Photograph: Ryan Waniata

Sony’s 360 Spatial Sound Mapping tech (engaged by the Sound Field button) seems to be the magic behind the immersion. It enhances and expands even traditional 5.1 and 7.1 surround, but it really makes a meal out of Dolby Atmos. Interestingly, when I switched the Sound Field setting to the available Dolby version, it didn’t seem as effective or balanced as the 360 Spatial Sound Mapping, but your experience may vary.

The system is equally fun for gaming, swirling effects around you to drop you deeper into fantasy worlds and precisely mapping characters and effects. My wife often thought I was behind her, only to discover it was an NPC chatting in the background.

The Quad isn’t perfect, even if you might expect it to be for the money.
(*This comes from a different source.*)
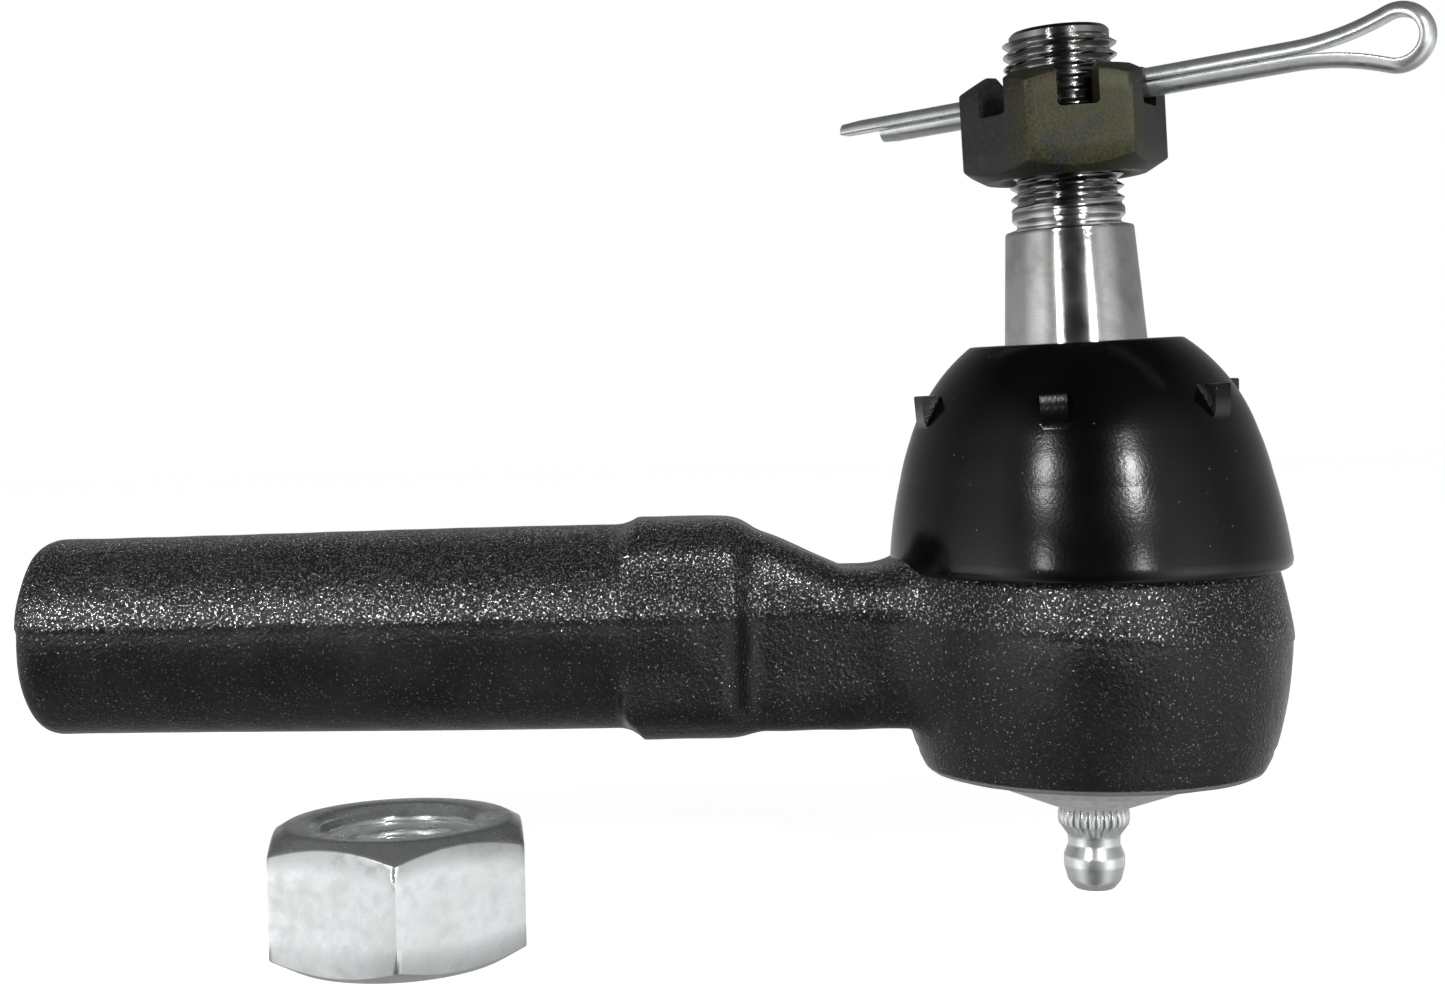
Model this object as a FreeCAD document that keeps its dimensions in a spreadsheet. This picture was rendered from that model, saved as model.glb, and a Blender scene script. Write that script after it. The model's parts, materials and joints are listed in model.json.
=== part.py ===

As touched on above, I noticed some occasional balance issues while using the Voice Mode. Though the feature ramps up dialog more naturally than any such system I’ve tried, it sometimes stifles other effects or instruments. On the flip side, turning it off sometimes made me strain to hear dialog, even though I was mostly impressed with the phantom center channel. I sometimes found myself either riding the volume or swapping between the modes.

Stereo content can be a little lackluster, especially music, which can occasionally sound a little flat and/or synthetic. It’s not bad, especially once I added the subwoofer, which not only adds gravitas but also clears some space up above. With the sub in place, I found myself generally enjoying music across genres even when using the Sound Field mode to virtualize it, but it’s not as good as cheaper stereo options.

A sub is integral for whatever you play, and Sony should offer one with purchase at a sizable discount. The lack of inputs is tougher to square, limiting versatility and making the Quad less attractive as a holistic audio solution.

The Quad isn't for everyone, even those with the budget for it. It’s aimed at very specific well-heeled buyers that are after crazy awesome immersion from a system they barely notice. If that sounds like you, this system delivers it better than anything I’ve tried.